Жить в этом доме я привыкла не сразу. Первые дни неприкаянно металась, не зная за что хвататься. Как-то привыкла уже, что мне помогают справляться с сынком, стирают пеленки, кормят готовой едой. Я три дня после родин только отлеживалась, пока была слаба, да дитя грудью кормила. А тут — совсем одна. Кухарка, правда, приходила, но мы ее и не видели. Она готовила еду с раннего утра и исчезала с глаз — ведун и правда не любил лишних людей рядом. Почему тогда меня привез сюда, я не понимала. Это же не просто постоянно мелькающая перед глазами чужая баба, но еще и ребенок — иногда хнычущий, а то и звонко орущий. И по своей привычке — выяснять все при любой возможности, я решила спросить его об этом. И он не рассердился, он вообще был очень терпелив со мной, это я давно заметила. Ответил и объяснил неожиданно подробно:
— Знаешь, как называется наше государство?
— Тарт… конечно, знаю.
— А раньше звалось ТартР. И знаешь — почему?
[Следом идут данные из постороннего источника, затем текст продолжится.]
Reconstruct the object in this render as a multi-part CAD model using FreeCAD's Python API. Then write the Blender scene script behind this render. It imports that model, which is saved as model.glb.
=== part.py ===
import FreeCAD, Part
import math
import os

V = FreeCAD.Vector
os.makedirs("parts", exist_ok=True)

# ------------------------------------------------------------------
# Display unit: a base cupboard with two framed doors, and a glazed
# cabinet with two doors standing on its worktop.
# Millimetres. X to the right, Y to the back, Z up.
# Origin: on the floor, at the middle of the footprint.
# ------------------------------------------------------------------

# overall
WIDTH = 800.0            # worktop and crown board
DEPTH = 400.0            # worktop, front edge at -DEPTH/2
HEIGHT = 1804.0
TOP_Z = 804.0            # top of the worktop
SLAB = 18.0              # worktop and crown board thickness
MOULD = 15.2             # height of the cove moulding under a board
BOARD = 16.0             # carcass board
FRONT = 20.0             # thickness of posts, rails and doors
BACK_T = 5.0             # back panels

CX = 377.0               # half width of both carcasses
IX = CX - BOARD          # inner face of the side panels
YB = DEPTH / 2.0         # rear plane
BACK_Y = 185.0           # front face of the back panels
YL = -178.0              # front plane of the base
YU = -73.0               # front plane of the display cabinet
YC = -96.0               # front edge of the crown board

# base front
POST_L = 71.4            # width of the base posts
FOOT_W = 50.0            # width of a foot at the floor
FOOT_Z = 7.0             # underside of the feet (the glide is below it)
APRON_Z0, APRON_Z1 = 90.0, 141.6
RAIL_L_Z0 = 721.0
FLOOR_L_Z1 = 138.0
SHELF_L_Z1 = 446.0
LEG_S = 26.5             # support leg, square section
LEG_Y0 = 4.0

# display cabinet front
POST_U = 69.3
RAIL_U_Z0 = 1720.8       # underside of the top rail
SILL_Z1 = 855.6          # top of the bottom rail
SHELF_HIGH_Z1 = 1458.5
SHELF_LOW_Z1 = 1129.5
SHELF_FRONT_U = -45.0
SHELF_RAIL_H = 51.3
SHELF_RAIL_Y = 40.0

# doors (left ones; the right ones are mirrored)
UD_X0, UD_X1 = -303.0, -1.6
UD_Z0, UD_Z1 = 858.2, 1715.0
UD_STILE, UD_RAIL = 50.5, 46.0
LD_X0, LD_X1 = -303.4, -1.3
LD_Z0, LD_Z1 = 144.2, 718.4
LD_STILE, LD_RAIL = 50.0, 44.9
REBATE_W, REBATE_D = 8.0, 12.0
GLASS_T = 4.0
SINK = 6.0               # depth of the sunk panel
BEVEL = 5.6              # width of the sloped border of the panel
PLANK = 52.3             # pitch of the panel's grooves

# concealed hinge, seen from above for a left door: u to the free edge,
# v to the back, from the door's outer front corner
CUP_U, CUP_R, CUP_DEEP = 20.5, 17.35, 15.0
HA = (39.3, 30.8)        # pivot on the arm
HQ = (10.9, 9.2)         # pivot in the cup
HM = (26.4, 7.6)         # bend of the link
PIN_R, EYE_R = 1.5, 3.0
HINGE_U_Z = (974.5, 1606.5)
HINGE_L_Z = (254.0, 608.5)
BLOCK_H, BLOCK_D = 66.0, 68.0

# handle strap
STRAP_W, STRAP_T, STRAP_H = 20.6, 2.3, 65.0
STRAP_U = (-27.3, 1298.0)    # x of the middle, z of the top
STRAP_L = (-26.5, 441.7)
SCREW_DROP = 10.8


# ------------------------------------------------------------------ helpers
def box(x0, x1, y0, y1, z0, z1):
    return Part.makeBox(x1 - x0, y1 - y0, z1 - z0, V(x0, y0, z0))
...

Эта буковка — Р, она начало слова, обозначающего королевскую власть — Рэгинум, что принято во всем мире. Тарт был раньше королевством. Но они — короли, ушли… И вот государством руководит уже правитель. Сейчас это Владислас из рода Драбантов, умнейший и способнейший из всех правителей, которых помнит наша история. Ему удалось многое, и от многих трудностей и сложностей его усилиями и талантами удалось уйти.
Мудрый, грамотный правитель — это главное для любого государства. Он окружил себя единомышленниками, надежными помощниками, что исключило всякие козни, интриги и противодействие его правлению. Хотя есть еще многое в самом государстве, что требует решения и действия — гиблые Болота, Змеиный лес, Проклятые маяки на далеком диком побережье… другое что по мелочи… но главная опасность осталась одна — степняки.
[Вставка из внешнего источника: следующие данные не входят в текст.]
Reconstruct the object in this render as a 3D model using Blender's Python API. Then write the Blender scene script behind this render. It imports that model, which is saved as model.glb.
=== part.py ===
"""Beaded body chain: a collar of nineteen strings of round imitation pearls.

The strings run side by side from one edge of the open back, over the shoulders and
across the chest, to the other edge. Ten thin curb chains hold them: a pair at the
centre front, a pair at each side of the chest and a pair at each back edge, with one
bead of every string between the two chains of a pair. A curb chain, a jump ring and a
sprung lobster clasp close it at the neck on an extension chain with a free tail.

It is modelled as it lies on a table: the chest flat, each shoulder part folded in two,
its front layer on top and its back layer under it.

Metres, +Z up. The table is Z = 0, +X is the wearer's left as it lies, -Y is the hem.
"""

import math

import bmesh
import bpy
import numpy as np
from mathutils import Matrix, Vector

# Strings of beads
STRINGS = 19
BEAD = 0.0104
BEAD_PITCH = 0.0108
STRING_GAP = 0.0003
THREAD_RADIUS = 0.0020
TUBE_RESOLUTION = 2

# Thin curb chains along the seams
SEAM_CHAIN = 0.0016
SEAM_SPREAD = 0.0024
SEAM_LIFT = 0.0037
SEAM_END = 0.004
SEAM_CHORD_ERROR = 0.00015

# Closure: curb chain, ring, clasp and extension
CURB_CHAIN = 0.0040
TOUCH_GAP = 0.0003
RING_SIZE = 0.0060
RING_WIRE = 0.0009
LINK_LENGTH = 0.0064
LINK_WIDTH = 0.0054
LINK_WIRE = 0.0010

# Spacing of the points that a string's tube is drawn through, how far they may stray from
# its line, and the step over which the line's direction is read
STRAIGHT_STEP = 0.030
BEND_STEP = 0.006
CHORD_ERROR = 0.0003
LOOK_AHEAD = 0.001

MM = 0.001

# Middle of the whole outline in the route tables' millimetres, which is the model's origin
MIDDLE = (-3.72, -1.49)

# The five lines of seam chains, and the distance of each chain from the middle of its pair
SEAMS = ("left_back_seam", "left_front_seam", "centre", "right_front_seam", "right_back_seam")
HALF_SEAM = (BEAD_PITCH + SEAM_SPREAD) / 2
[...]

Они слабее нас телом, более отсталые во всем, но за последние годы стали настоящей угрозой. Представь себе корову на выпасе… Она большая, а слепни маленькие, но кусливые, надоедливые, а еще и ядовитые. Они не дают корове спокойно поесть травы, полежать, отдохнуть. Лезут в глаза, в уши, жалят и так все время, почти каждый миг. Что дальше? Корова не ест, худеет, слепнет, не дает молока… гибнет, если не спасти ее от этой заразы…
— Так а…
Степняки, как те слепни — беспокоят постоянно и жалят, жалят! Они нашли наше слабое место, самое дорогое, на чем держится все в Тарте, да и не только в нем. Это ведуны, которым покровительствует Сила воинская, воздуха, земли, огня и воды. Ты же понимаешь, что это и врачевание, и урожаи, и защита — буквально все.